Updated March 8, 2018 at 10:48 a.m.


Family-style enchiladas with salsa verde at Sweet Simone's Monday Night Eats - COURTESY OF SWEET SIMONE'S
  • Courtesy Of Sweet Simone's
  • Family-style enchiladas with salsa verde at Sweet Simone's Monday Night Eats

My dinner plate held spaghetti with tomato sauce and two kinds of meatballs, green salad, and sautéed Swiss chard — three piles of food arranged Sally-style. Across the table, my friend had a serving of salad.

We were eating the same meal at the same restaurant — Monday Night Eats at Sweet Simone's in Richmond — but we made different choices. He elected to start with salad from the array of dishes set before us. I don't recall thinking at all. Rather, I dug into every offering, helping myself to a good-size portion from each serving vessel.

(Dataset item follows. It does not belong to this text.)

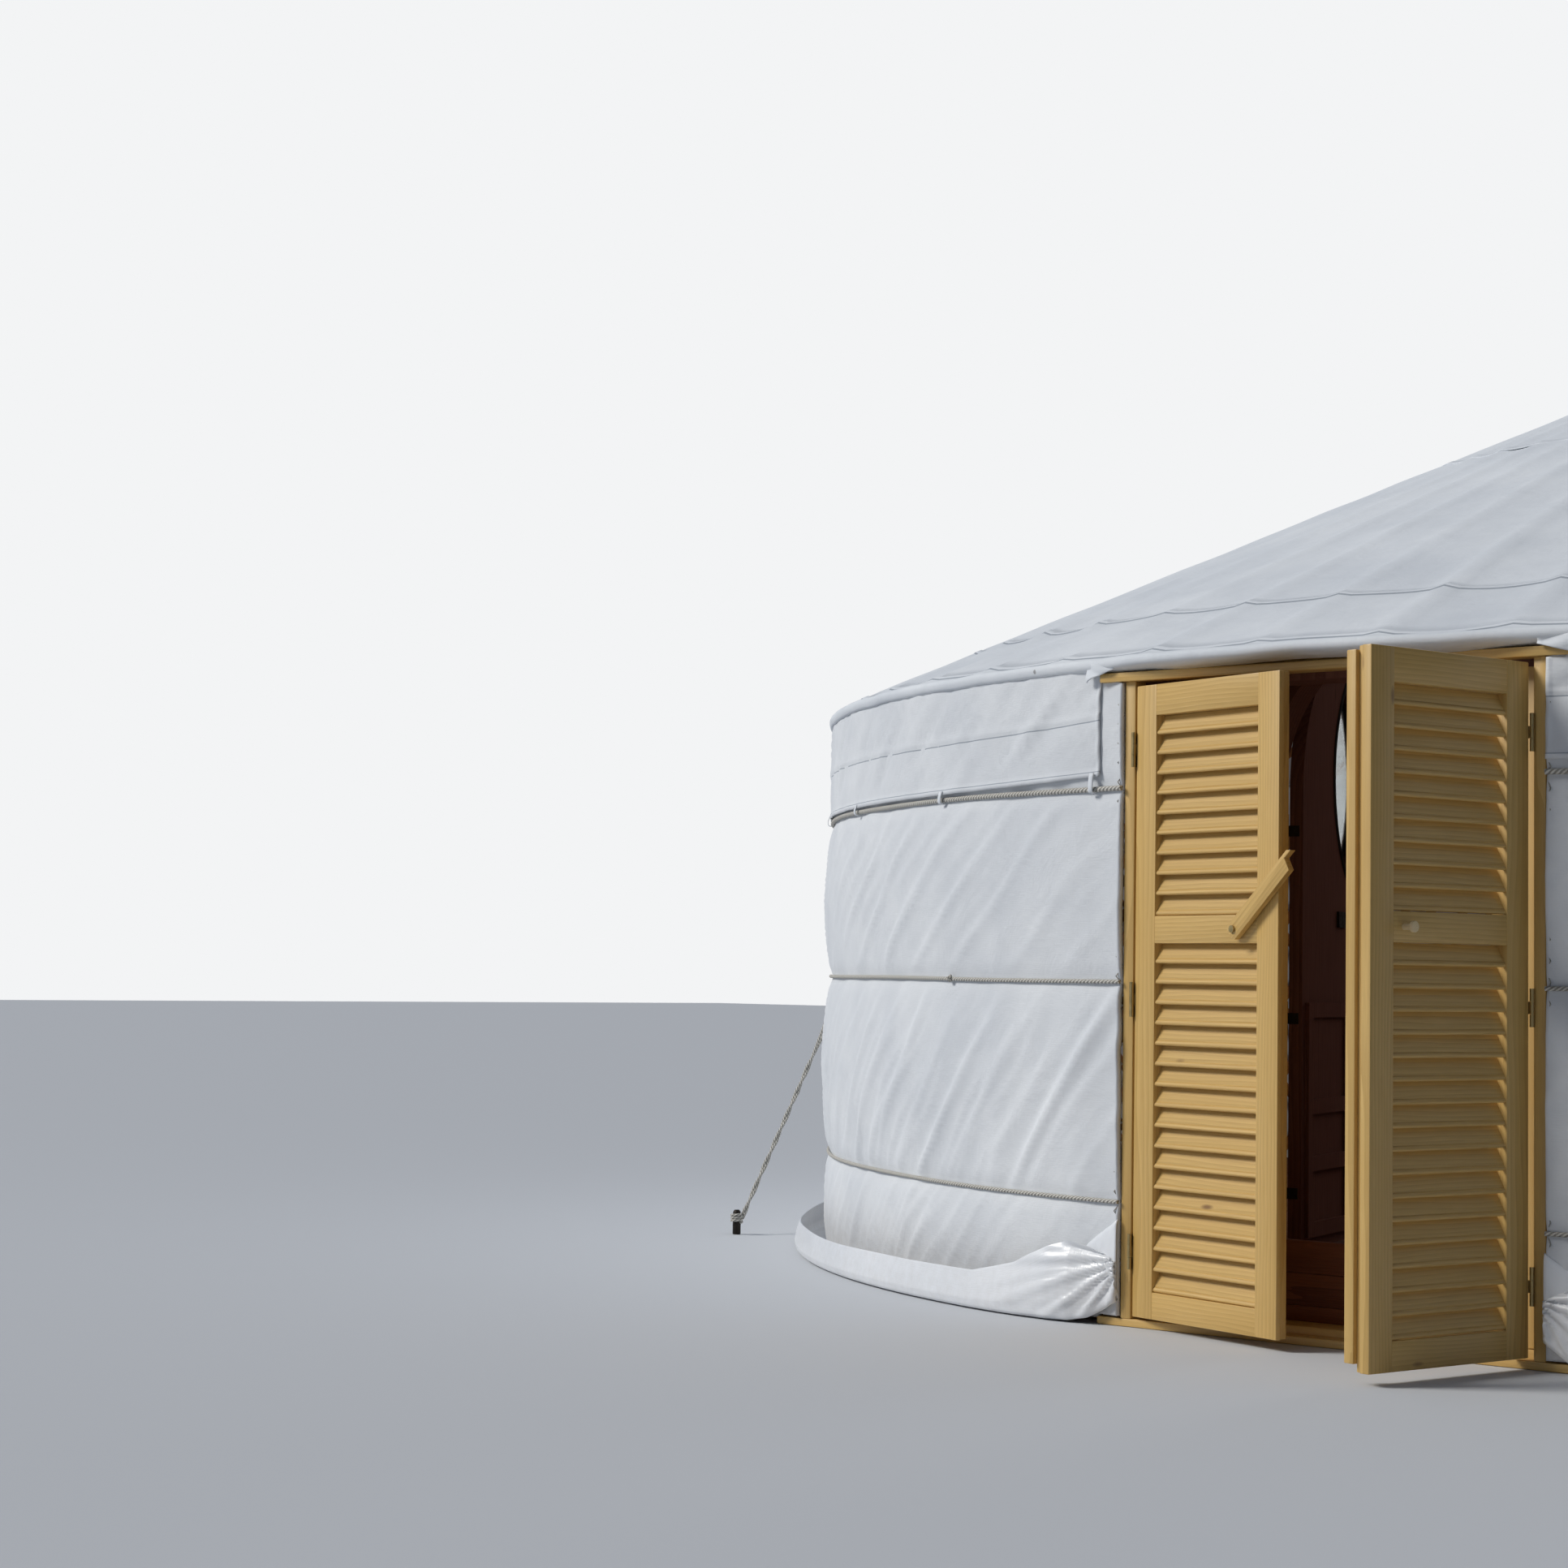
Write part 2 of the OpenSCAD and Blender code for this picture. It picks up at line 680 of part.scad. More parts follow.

At Sweet Simone's, someone else not only does the cooking for you but — glory hallelujah — the thinking, too. All you have to do is show up, pay $25 and eat whatever chef Ethan Chamberlain has prepared. For four hours a week, the restaurant transforms from a daytime bakery and café with cupcakes, lattes and counter service into a lovely, relaxed dining space with cloth napkins, kerosene candles and table service.

Yet the service is not excessive; it's just right. Bowls of food you might imagine cooking at home, if only you could, are brought to the table. Diners help themselves, setting the tone and pace of the meal. When was the last time you had seconds at a restaurant?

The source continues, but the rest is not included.